宇田川原豊年獅子舞
紹介文
宇田川原の獅子舞は元岡・壱岐(昭和35年頃廃絶)の獅子舞と殆ど同型の、演劇的要素をもった獅子舞である。
その由来は、享保年間(1716~1736)、筑前一帯に大飢饉が続いたので、時の庄屋中村伊右衛門が農民救済のため彦山に参籠、彦山権現に37日(21日間)の願を掛け、獅子頭を拝領して帰り、これを宇多神社に奉納して豊作を祈ったところ、翌年は大豊作に恵まれたので、その後はこれを祝って毎年春に舞い続け、今日に至ったものといわれている。戦時中は衰えていたが、昭和21年に復興、現在に継承されている。
獅子は二人立ちで、囃子は太鼓2人と笛4~5人、唄は太鼓打ちが受持ち、演目により1人~数人の演技者が登場する。演目は、①門付 ②猿(三番叟) ③萬作 ④獅子打ち萬作太郎 ⑤餌拾い ⑥源如(餅つき) ⑦藤八 ⑧鬼女の8種目で、宇田川原獅子舞の由来を口上で述べる鬼女が最後に舞われていた。現在は①~⑤が主として上演されている。
各演目の概略は次のとおり。
①門付 ここの獅子舞の基本型で、笛・太鼓の囃子に合わせ、二人立ちの獅子が舞う。各戸を回る時は一度家に入り込み(屋内を祓う)、外に出て舞う。
②猿(三番叟) 出演は猿と獅子。猿は黄色の衣装にチャンチャンコ、襷がけで豆絞りの頬かむりをして烏帽子を冠り、股引に白足袋、手には手甲をつけて御幣と扇を持つ。囃子に合わせて三番叟を踊り、獅子の蚤取り・毯遊びなどをし、獅子の背に乗って退場。
③萬作 獅子が太鼓打ちの歌う祝い唄に合わせて豊年の舞を舞う(以下衣装・歌詞等略)。
④獅子打ち萬作太郎 元岡や青木のものと同型の、鉄砲打ち(萬作太郎)と村人の掛け合い、獅子打ち、五穀の種で獅子が蘇生するという筋立てのもの。

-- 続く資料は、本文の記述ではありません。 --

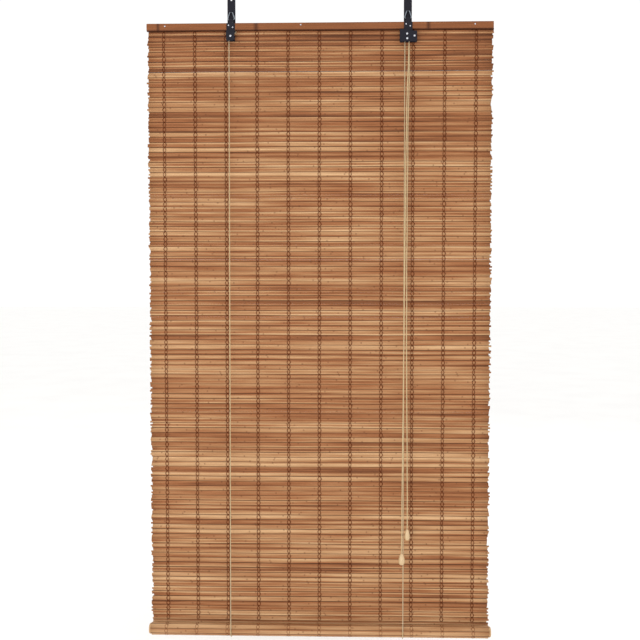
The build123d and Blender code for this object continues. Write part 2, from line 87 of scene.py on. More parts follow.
mat_low, mat_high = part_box("mat")
turn_low, turn_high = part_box("wound_turn")
batten_low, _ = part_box("head_batten")
back_cord_low, back_cord_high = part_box("lift_cords_back")
front_cord_low, front_cord_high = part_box("lift_cords_front")
_, loop_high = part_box("lift_cord_loops")
upper_knob_low, upper_knob_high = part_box("knob_upper")
lower_knob_low, lower_knob_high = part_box("knob_lower")

CORD_R = 0.0012
LEFT_CORD_SHORTER = 0.0025
CORD_BEND_STEPS = 24
ROLL_Y = (turn_low[1] + turn_high[1]) / 2
ROLL_Z = (turn_low[2] + turn_high[2]) / 2
TURN_APOTHEM = (turn_high[2] - turn_low[2]) / 2
RAIL_FOOT = batten_low[2]
MAT_DEPTH = (mat_low[1] + mat_high[1]) / 2
RAISED_GAP = 0.0003
THREADS_ABOVE_ROLL = 0.0025
SLATS_BEHIND_MIDDLE = 0.0001
ROLL_FACETS = 8
ROLL_CORNER_PROUD = 0.0009
ROLL_SEED_STEP = 4
ORIGIN = (0.0, 0.0, 0.0)
RISE = next(joint for joint in frame["joints"] if joint["name"] == "roll_up")["range_m"][1]


def linear(hexed):
    """An sRGB hex colour as linear red, green and blue."""
    parts = [int(hexed[i : i + 2], 16) / 255 for i in (1, 3, 5)]
    return tuple(p / 12.92 if p <= 0.04045 else ((p + 0.055) / 1.055) ** 2.4 for p in parts)


def colour(name, description, hexed):
    """A colour property with this default."""
    return FloatVectorProperty(
        name=name, description=description, default=linear(hexed), subtype="COLOR", size=3, min=0.0, max=1.0
    )


def length(name, description, default):
    """A size property in metres."""
    return FloatProperty(name=name, description=description, default=default, min=0.0, unit="LENGTH", precision=5)


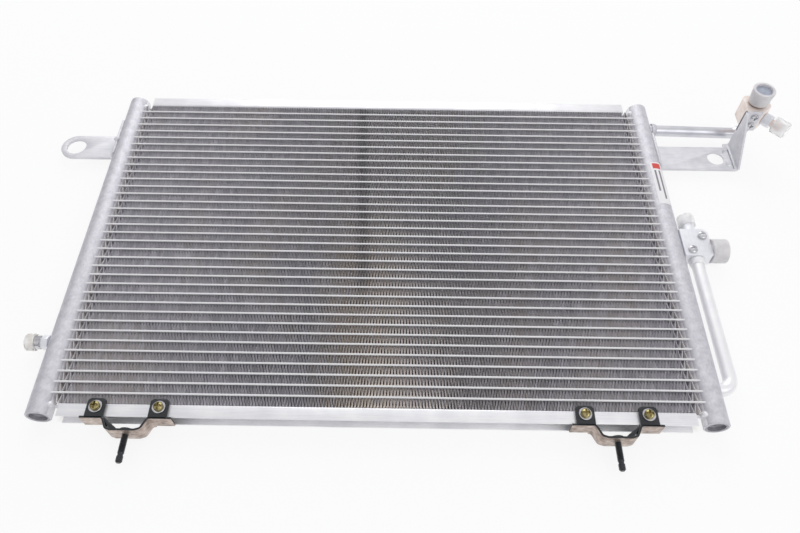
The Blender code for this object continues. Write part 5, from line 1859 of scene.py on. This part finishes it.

⑤餌拾い ござの上に米または大豆をまき、囃子に合わせて獅子が拾う所作。尻ねぶり・玉ねぶりなど滑稽な所作を混じえる。
⑥源如 げんじょとおさん夫婦の餅搗踊り。軽快な掛け合いがあり、滑稽なしぐさで餅を搗き、祝い唄があって獅子が舞う。
⑦藤八 ひょっとこ面をかぶった男が2人、問答よろしく、万作踊りを踊って女郎買
いに行く軽妙なしぐさをする。
⑧鬼女 宇田川原獅子舞の由来を口上で述べ、鬼女と獅子が登場、鬼女が獅子の首を落とすしぐさをする。獅子の首が三つになって、熊野権現、彦山権現と宇田大神に治り給うたので2月15日の種蒔き祭りが始まったという口上で終る。
現在、正月1日に地区内の宇多神社に奉納するとともに、全戸(約30軒)を回って、「門付」を舞い、盆の8月17日には丸隈山古墳(観音様を祀る)の慰霊祭に奉納している。また、依頼があれば各地の行事に参加して上演している。